A Daniel Salazar le gustaría ser ligero. Cree que las cosas que no tienen casi peso, una pluma, una mota de polvo, una miga de pan, carecen de importancia para las personas.
Todo él es peso, una mole andante de órganos y vísceras. Daniel todavía no entiende las ganas que tenemos de ser importantes, alguien de peso, mejores que los otros, estar por encima de nuestros pares de cualquier manera, de ahí sus ganas de ligereza.
A Salazar no le importa tener que andar por la vida arrastrando su pesado cuerpo, ojalá sólo fuera eso, pero sabe que lo que más le pesa son las obligaciones como ser humano, acompañadas por la solidez de sus pensamientos, y el tener que cumplir con un sinfín de requisitos que, se supone, lo acreditan como buena persona, alguien normal: un buen esposo, buen trabajador, buen cristiano; una lista, más bien, de nunca acabar.

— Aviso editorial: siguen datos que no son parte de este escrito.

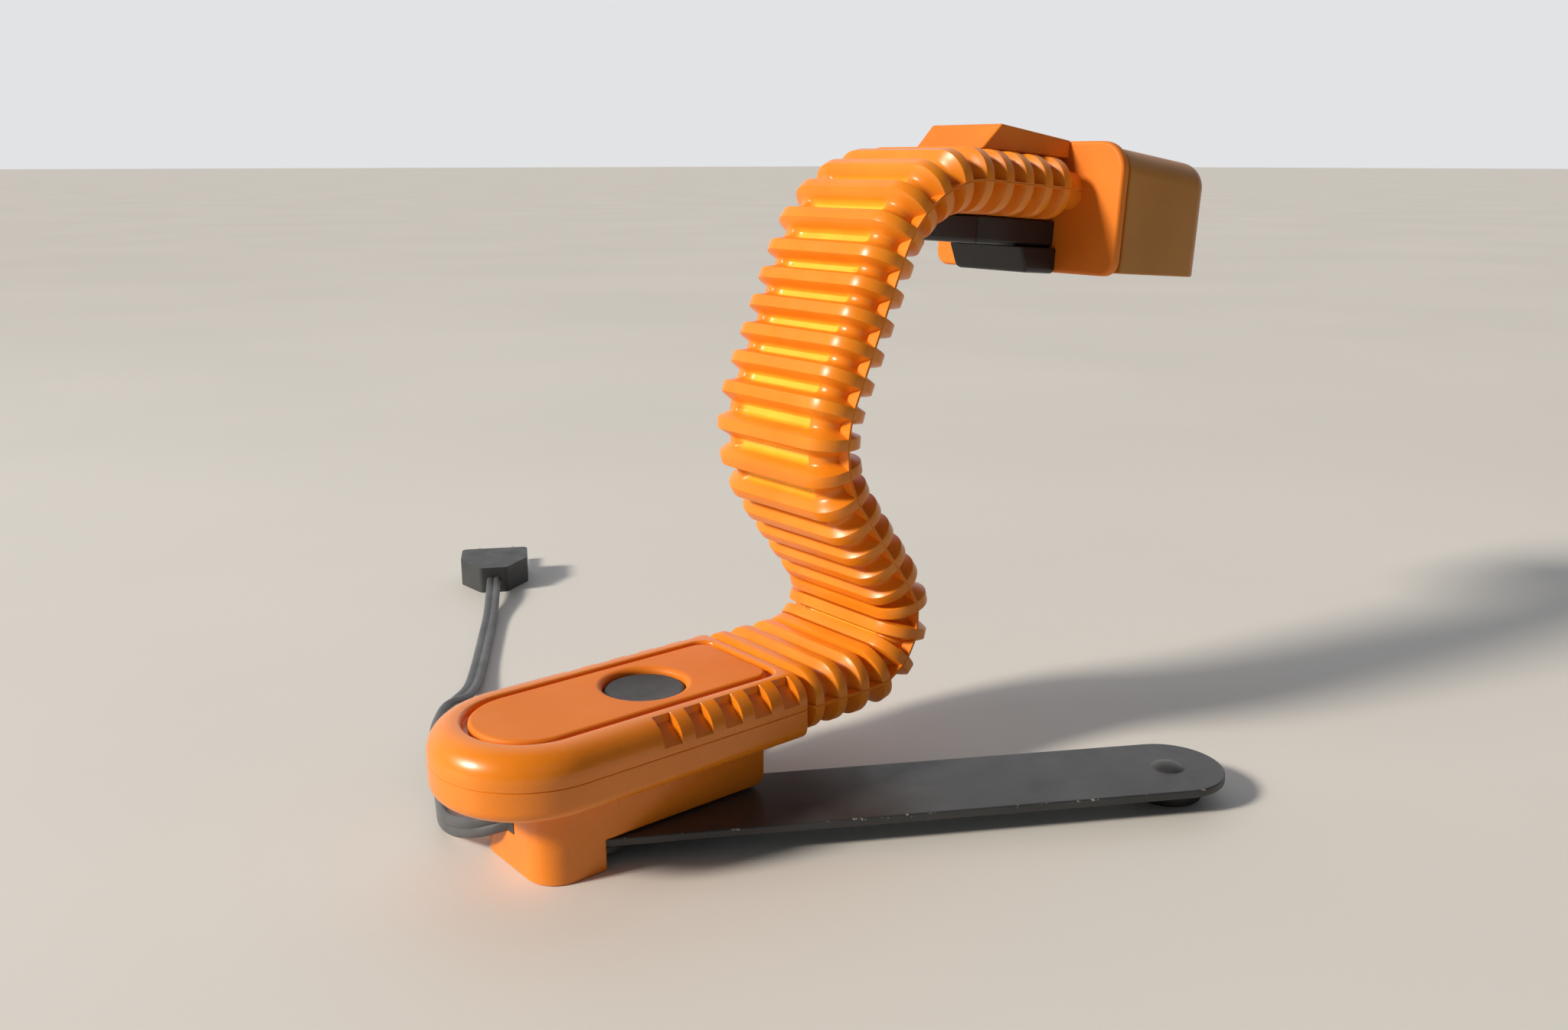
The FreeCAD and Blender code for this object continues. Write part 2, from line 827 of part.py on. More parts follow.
def web(frame):
    """A cross web that seats the link in the cover."""
    inset = cover_wall + seat_gap
    thin = moved(frame, -web_thickness / 2)
    wide = valley_half_width - inset
    deep = valley_half_depth - inset
    corner = valley_corner - inset
    span = thin[1] * web_thickness
    plate = prism(half_outline(thin, 1, wide, deep, corner), span)
    plate = plate.fuse(prism(half_outline(thin, -1, wide, deep, corner), span))
    for side in (-1, 1):
        start = at_frame(moved(frame, -web_thickness), side * wire_hole_y, 0)
        plate = plate.cut(Part.makeCylinder(wire_hole_radius, 2 * web_thickness, start, frame[1]))
    return plate.removeSplitter()


def make_link(group):
    ribs = [rib_at(index) for index in group_ribs(group)]
    eye, bore = eye_end(hinge_at(group), ribs[0])
    if group == neck_group_count:
        body_frames = ribs + [neck_frame(neck_length)]
        pieces = [strip(body_frames, -link_half_width, link_half_width, link_half_depth)]
    else:
        pieces = [strip(ribs, -link_half_width, link_half_width, link_half_depth)]
        pieces += fork_end(ribs[-1], hinge_at(group + 1))
    pieces += [web(ribs[1]), web(ribs[2])]
    return eye.fuse(pieces).cut(bore).removeSplitter()


def make_anchor():
    """The chain's root: a foot on the tray floor, a post and the fork of the first hinge."""
    rib = rib_at(ribs_on_base)
    floor_z = housing_floor_z + housing_wall
    bar_low = housing_seam_z - link_half_depth
    bar = box(
        anchor_foot_front_x,
        rib[0].x,
        -link_half_width,
        link_half_width,
        bar_low,
        housing_seam_z + link_half_depth,
    )
    rear_x = housing_rear_x - housing_wall - seat_gap
    foot = box(
        anchor_foot_front_x,
        rear_x,
        -anchor_foot_half_width,
        anchor_foot_half_width,
        floor_z,
        floor_z + anchor_foot_height,
    )
    for x, y in base_screw_places():
        foot = foot.cut(post(base_boss_radius + seat_gap, x, y, floor_z - 1, bar_low))
    column = box(anchor_foot_front_x, rear_x, -eye_half_width, eye_half_width, floor_z, bar_low + TINY)
    pieces = [foot, column] + fork_end(rib, hinge_at(1))
    anchor = bar.fuse(pieces)
    for x, y in base_screw_places():
        anchor = anchor.cut(post(base_boss_radius + seat_gap, x, y, floor_z - 1, housing_top_z))
    return anchor.removeSplitter()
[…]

Está cansado. Recuerda la tira cómica de Mafalda en la que Felipe, en un particular soliloquio, se pregunta: ¿Qué necesita ser una vaca para ser vaca? Ser vaca, ¿qué necesita ser un león para ser león? Ser león, ¿qué necesita un humano para ser un humano? ingeniero, abogado, médico…de ahí sus ganas de ser ligero, ser Daniel o Salazar, no le importa como lo llamen, sin necesidad de ser nada o nadie más.
Le gusta también la opción de no resistir que otorga la ligereza, de dejar ser. “Al aplicársele una acción al cuerpo ligero, este no reacciona de ninguna manera” piensa. Poco después concluye: “La pluma, por ejemplo, no se enfurruña con la persona que por juego o molestia la hecha a lejos con un soplido, en cambio toma vuelo por un momento y al rato se revuelca de nuevo por el piso, y ahí se queda hasta que una corriente de viento la levanta y la lleva de nuevo a quién sabe dónde.
Ser ligero, ser nada, nadie; despojarse de todo tipo de peso. A eso aspira Daniel.